> _SHORT EXERCISE_
Look through the entries below and extract exactly the lines from the one containing "extrude(amount=module_length, both=True, mode=Mode.INTERSECT)" through the one containing "nodes[node].hide_render = nodes[node].hide_viewport", ends included.

> _ITEMS_
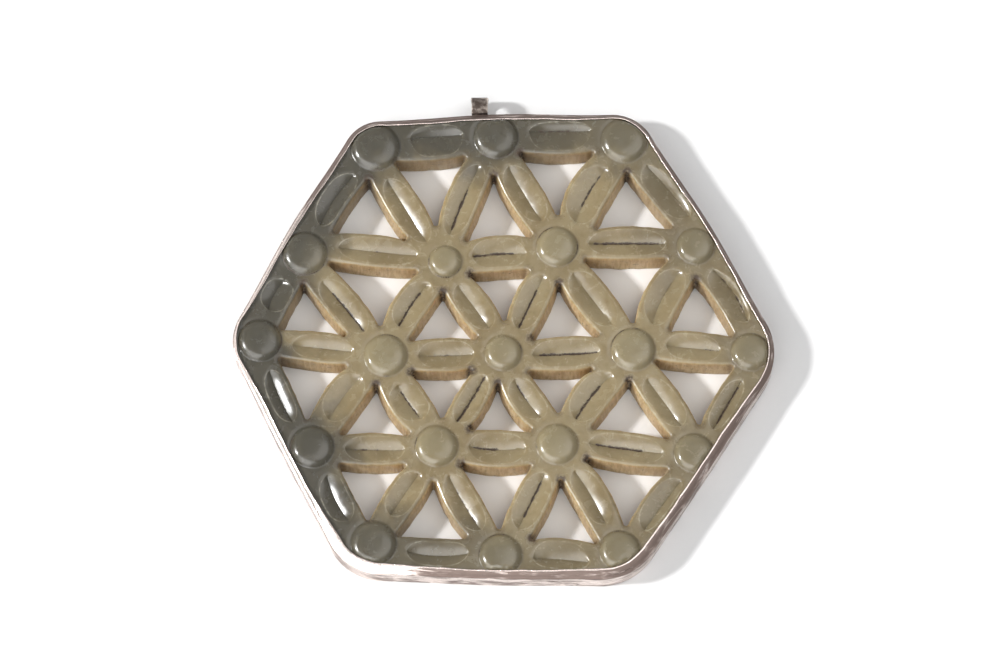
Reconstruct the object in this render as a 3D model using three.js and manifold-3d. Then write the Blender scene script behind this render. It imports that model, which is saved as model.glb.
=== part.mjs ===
import * as THREE from 'three';
import { mergeVertices } from 'three/addons/utils/BufferGeometryUtils.js';
import Module from 'manifold-3d';

// A pierced jade plaque, six-sided, in a thin silver collar with a strap loop, lying on its
// back.  Millimetres, +Z up.  Two corners lie on the X axis, the loop is on the +Y side, and
// the origin is the middle of the flat back.

// ---- driving dimensions -------------------------------------------------------------------

// The trellis: nineteen bosses on a triangular lattice, joined by forty-two petals.
const BOSS_SPACING = 13.6;
const ROW_SPACING = BOSS_SPACING * Math.sqrt(3) / 2;
const MIDDLE_ROW = 2;
const JADE_THICKNESS = 3.4;
const BOSS_HEIGHT = 0.72;
const BOSS_FOOT = 0.08;
const BOSS_SHOULDER_RADIUS = 0.78;
const BOSS_SHOULDER_HEIGHT = 0.88;
const BOSS_SIDE_HEIGHT = 0.55;
const BOSS_SIDES = 15;

// Petals: a leaf-shaped hollow of V section between two crests.  A petal along the rim has
// its outer crest just inside the collar's lip.
const HOLLOW_DEPTH = 0.6;
const HOLLOW_CLEARANCE = 1.0;
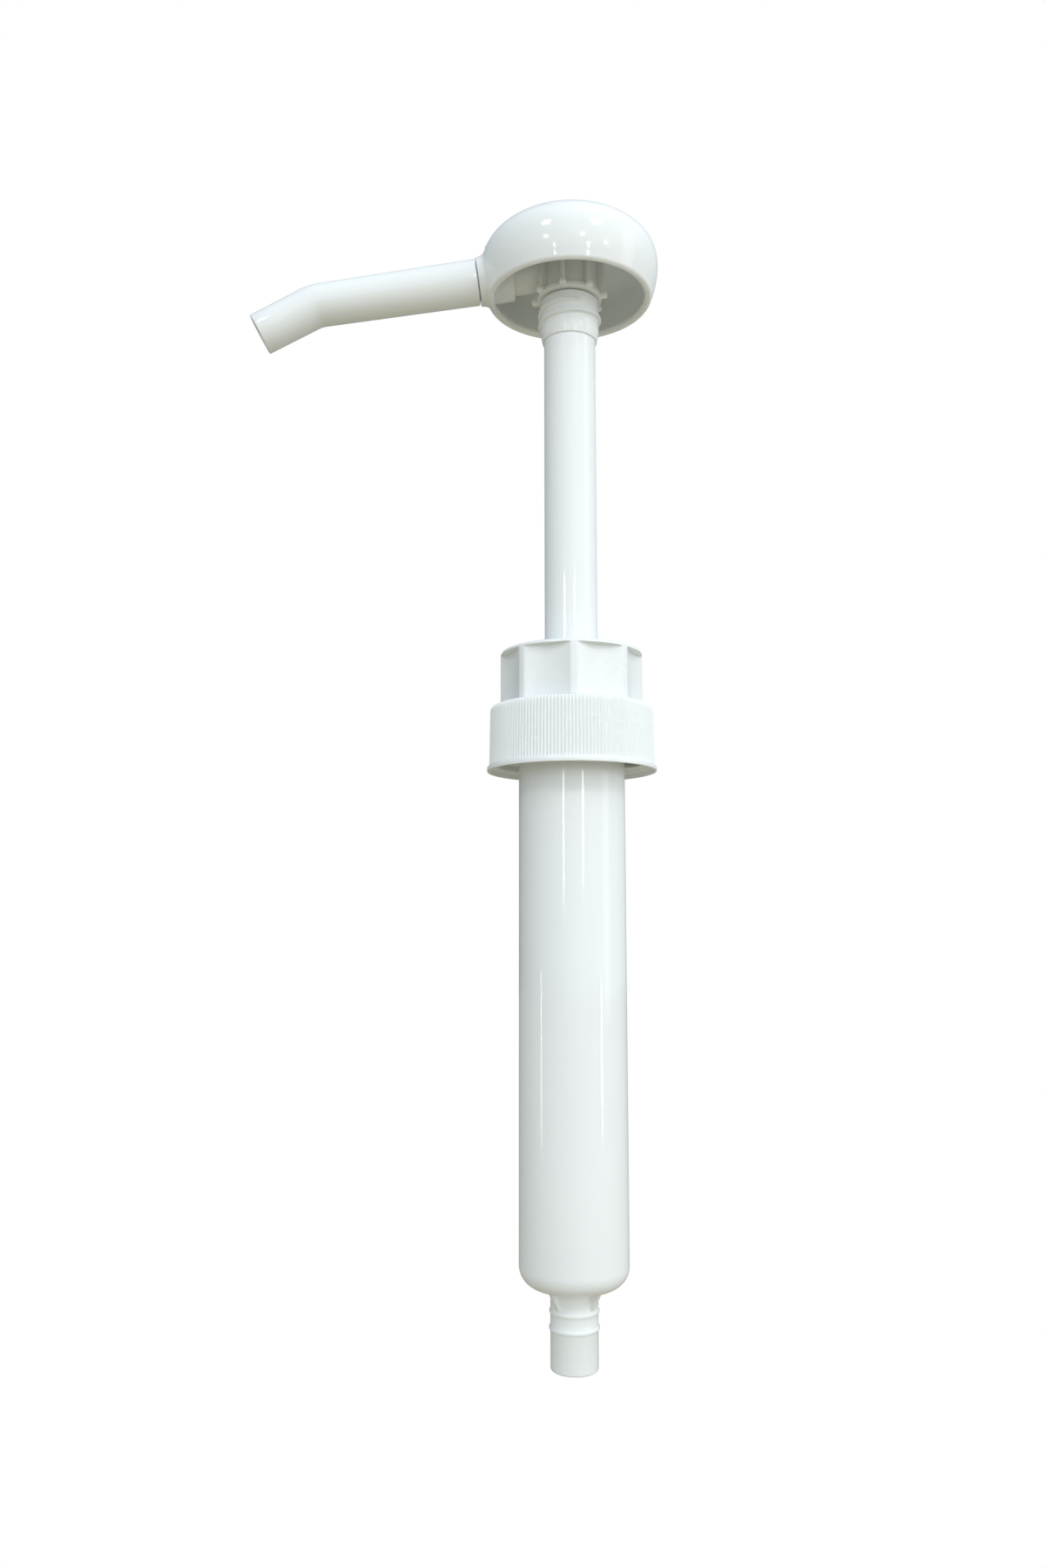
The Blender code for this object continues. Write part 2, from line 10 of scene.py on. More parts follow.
import bmesh
import bpy
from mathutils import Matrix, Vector


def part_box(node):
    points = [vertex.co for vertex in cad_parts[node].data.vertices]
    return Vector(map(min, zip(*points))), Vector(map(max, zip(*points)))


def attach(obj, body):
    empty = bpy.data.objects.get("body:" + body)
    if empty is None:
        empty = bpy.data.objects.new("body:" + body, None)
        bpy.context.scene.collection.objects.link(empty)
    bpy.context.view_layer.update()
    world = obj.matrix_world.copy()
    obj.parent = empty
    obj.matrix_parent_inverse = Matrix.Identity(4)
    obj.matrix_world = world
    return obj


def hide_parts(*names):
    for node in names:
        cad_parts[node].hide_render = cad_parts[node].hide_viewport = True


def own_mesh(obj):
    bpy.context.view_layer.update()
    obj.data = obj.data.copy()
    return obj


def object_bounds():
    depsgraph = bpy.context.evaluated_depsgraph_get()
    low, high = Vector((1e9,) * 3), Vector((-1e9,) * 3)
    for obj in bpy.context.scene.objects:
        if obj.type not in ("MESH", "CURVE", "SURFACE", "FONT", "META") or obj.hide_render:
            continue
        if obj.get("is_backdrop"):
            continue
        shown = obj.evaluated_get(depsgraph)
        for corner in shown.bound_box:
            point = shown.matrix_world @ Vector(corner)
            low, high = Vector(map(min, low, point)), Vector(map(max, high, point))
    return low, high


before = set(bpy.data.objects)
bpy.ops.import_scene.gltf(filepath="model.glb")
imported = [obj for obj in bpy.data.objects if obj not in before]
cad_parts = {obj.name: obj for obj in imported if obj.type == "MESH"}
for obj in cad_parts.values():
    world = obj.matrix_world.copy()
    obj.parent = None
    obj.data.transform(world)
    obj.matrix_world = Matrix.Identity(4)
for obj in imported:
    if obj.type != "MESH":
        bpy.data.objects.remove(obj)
cad_box = [list(corner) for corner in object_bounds()]
MM = 0.001  # every length below is in millimetres
print("pieces in the frame:", len(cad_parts))

# %% [markdown]
# ## Camera, floor and light
# The pump is seen from close by with a wide lens, so the camera stands a forearm's length away,
# level with the upper barrel, and looks slightly up. White plastic shows its form only by
# what it reflects, so the surroundings are brighter on the right than on the left, and warm below.

# %% Camera
camera_data = bpy.data.cameras.new("camera")
camera_data.lens = 27.6
camera_data.sensor_width = 36.0
camera = bpy.data.objects.new("camera", camera_data)
camera.location = Vector((-12.3, -297.9, -48.5)) * MM
camera.rotation_euler = (math.radians(90 + 6.8), 0.0, 0.0)
bpy.context.scene.collection.objects.link(camera)
bpy.context.scene.camera = camera
bpy.context.scene.view_settings.view_transform = "Standard"
print("camera at", [round(value, 4) for value in camera.location])


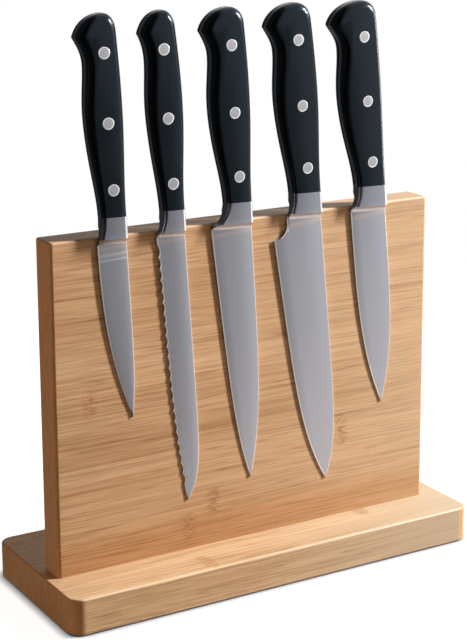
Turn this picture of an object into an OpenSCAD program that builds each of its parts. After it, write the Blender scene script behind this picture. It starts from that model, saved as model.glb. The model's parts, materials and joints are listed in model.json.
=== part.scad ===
// Magnetic knife block: a bamboo board on a bamboo base, with five forged
// kitchen knives held flat against its front by magnets under the surface.
// Origin: middle of the footprint, on the surface that the feet stand on.
// X runs to the right, Y to the back, Z up. All sizes are in millimetres.

/* [Board] */
// Length of the upright board
board_l = 244; // [236:1:280]
// Height of the board above the base
board_h = 187; // [180:1:240]
// Thickness of the front layer, which holds the magnets
front_layer_t = 9; // [8.5:0.5:14]
// Thickness of the back layer
back_layer_t = 9.5; // [8:0.5:14]
// Radius of the board's upright edges
board_corner_r = 2; // [1.6:0.1:3.5]
// Radius of the top edges of the board and of the base
edge_r = 1.2; // [0.6:0.1:1.6]

/* [Base] */
// Length of the base past the left end of the board
base_left = 6.7; // [5:0.1:40]
// Length of the base past the right end of the board
base_right = 13.3; // [5:0.1:40]
// Depth of the base in front of the board
base_front = 31.2; // [20:0.1:60]
// Depth of the base behind the board
base_back = 51.3; // [20:0.1:80]
// Thickness of the base
base_h = 20; // [16:0.5:30]
// Radius of the upright corners of the base
base_corner_r = 8; // [3:0.5:14]
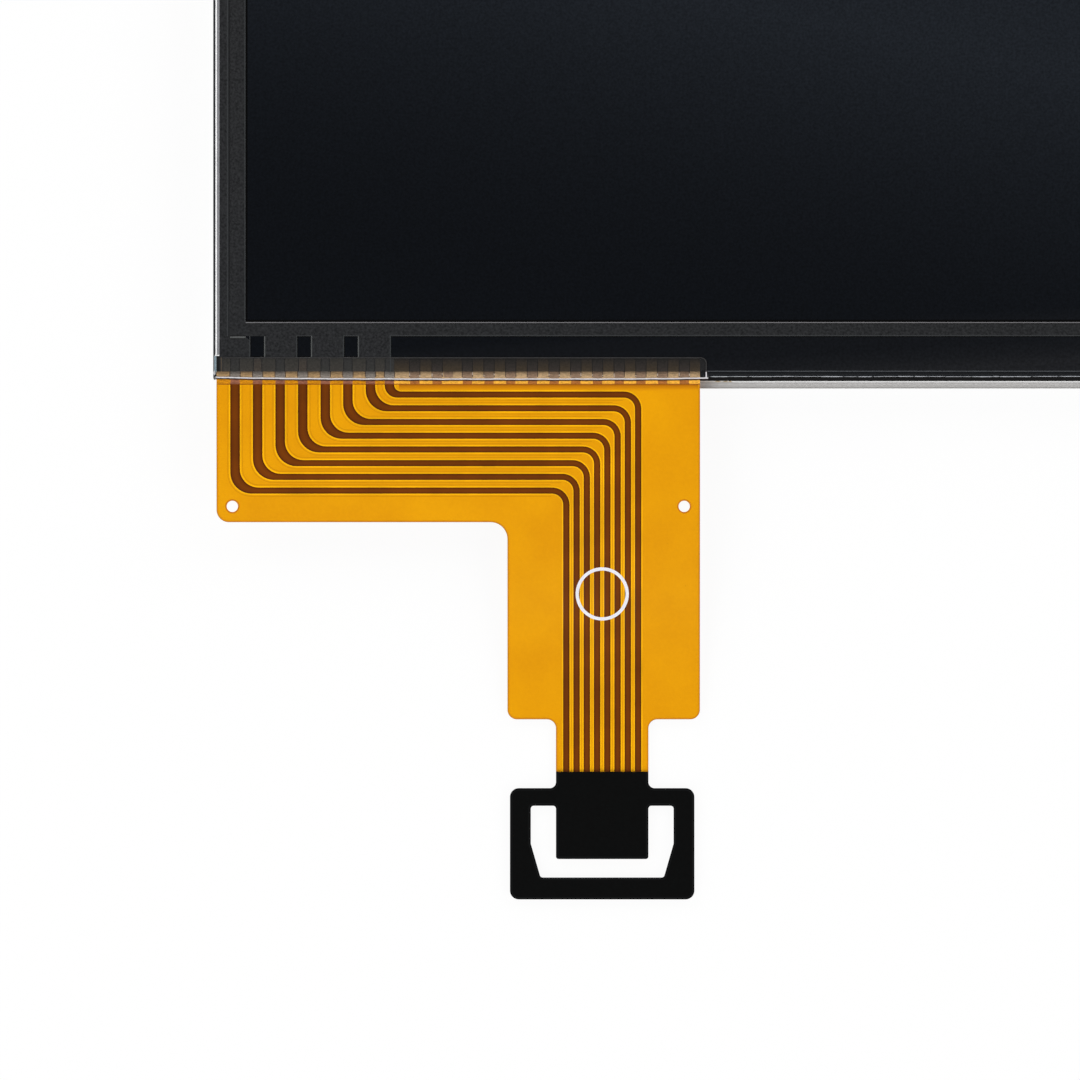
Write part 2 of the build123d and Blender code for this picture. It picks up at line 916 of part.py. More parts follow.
# Clear tape: from the printed border down over the film's edge and onto the bonding row
tape_low = glass_area[2] - tape_reach
tape_area = (-half_length, tail_right + tape_overhang, tape_low, tail_top)
with BuildPart() as bonding_cover_tape:
    with BuildSketch(Plane.XY.offset(film_bottom)):
        outline(tape_area, tape_corner)
        outline((tape_area[0], tail_left, tape_low, tail_top))
        outline((tape_area[0], tape_area[1], tape_low, film_low))
    extrude(amount=module_top)
    with BuildSketch(Plane.YZ):
        with BuildLine():
            Polyline(
                (tail_top, mask_top),
                (film_low, mask_top),
                (film_low - tape_slope, film_bottom),
                (tape_low, film_bottom),
                (tape_low, film_bottom + tape_thickness),
                (film_low - tape_slope, film_bottom + tape_thickness),
                (film_low, mask_top + tape_thickness),
                (tail_top, mask_top + tape_thickness),
                close=True,
            )
        make_face()
    extrude(amount=module_length, both=True, mode=Mode.INTERSECT)
finish(bonding_cover_tape, "bonding_cover_tape")
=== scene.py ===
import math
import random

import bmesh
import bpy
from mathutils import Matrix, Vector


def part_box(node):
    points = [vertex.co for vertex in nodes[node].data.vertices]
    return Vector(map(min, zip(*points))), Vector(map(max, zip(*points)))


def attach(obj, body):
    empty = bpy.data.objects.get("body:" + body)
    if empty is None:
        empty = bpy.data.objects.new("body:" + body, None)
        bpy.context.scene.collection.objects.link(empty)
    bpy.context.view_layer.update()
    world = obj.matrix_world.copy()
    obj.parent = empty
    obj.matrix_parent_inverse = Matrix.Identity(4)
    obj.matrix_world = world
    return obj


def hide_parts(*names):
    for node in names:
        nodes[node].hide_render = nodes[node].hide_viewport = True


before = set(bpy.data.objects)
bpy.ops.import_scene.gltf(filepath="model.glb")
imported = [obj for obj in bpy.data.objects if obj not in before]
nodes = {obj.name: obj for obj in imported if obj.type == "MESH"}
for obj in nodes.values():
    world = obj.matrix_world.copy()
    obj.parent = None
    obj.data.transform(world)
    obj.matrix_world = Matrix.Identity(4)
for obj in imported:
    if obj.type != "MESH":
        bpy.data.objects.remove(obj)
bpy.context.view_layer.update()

# %% [markdown]
# The looks of an LCD touchscreen
#
# The model is a display module with a resistive touch sensor on its face and a printed circuit
# tail that leaves by its lower edge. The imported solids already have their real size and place.
# This lesson gives each of them the finish of its real material, and adds what is too fine for
# the solids: the smooth film of the tail, the copper seen through it, and the bright and dark
# edges of tape, ink, film and glass, which are painted highlight and painted shade. First the
# size of a millimetre, and a fixed seed for the random numbers.

MM = 0.001
random.seed(11)

# %% [markdown]
# Colours are written as sRGB hex values, because that is how they are read from a swatch.
# Shaders work in linear light, so one function turns the hex value to linear. One more function
# adds a shader node with what feeds it, so that a material reads from top to bottom like a recipe.

# %% Colour and shader helpers
def linear(hex_colour):
    """Linear RGBA of an sRGB hex colour such as '#eca000'."""
    channels = [int(hex_colour[i:i + 2], 16) / 255 for i in (1, 3, 5)]
    return tuple(
        c / 12.92 if c <= 0.04045 else ((c + 0.055) / 1.055) ** 2.4 for c in channels
    ) + (1.0,)


def add_node(tree, kind, inputs=None, stops=(), **settings):
    """A shader node. Each input is a value, a socket or a node; a colour ramp also has stops."""
    made = tree.nodes.new("ShaderNode" + kind)
    for name, value in settings.items():
        setattr(made, name, value)
    for name, source in (inputs or {}).items():
        if isinstance(source, bpy.types.Node):
            source = next(socket for socket in source.outputs if socket.enabled)
        if isinstance(source, bpy.types.NodeSocket):
            tree.links.new(source, made.inputs[name])
        else:
            made.inputs[name].default_value = source
    if stops:
        elements = made.color_ramp.elements
        while len(elements) < len(stops):
            elements.new(0.5)
        for element, (position, colour) in zip(elements, stops):
            element.position = position
            element.color = colour
    return made


looks = {}


def new_tree(name):
    """The empty shader tree of a new material, which is kept under its name."""
    looks[name] = bpy.data.materials.new(name)
    looks[name].use_nodes = True
    looks[name].node_tree.nodes.clear()
    return looks[name].node_tree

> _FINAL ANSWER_
    extrude(amount=module_length, both=True, mode=Mode.INTERSECT)
finish(bonding_cover_tape, "bonding_cover_tape")
=== scene.py ===
import math
import random

import bmesh
import bpy
from mathutils import Matrix, Vector


def part_box(node):
    points = [vertex.co for vertex in nodes[node].data.vertices]
    return Vector(map(min, zip(*points))), Vector(map(max, zip(*points)))


def attach(obj, body):
    empty = bpy.data.objects.get("body:" + body)
    if empty is None:
        empty = bpy.data.objects.new("body:" + body, None)
        bpy.context.scene.collection.objects.link(empty)
    bpy.context.view_layer.update()
    world = obj.matrix_world.copy()
    obj.parent = empty
    obj.matrix_parent_inverse = Matrix.Identity(4)
    obj.matrix_world = world
    return obj


def hide_parts(*names):
    for node in names:
        nodes[node].hide_render = nodes[node].hide_viewport = True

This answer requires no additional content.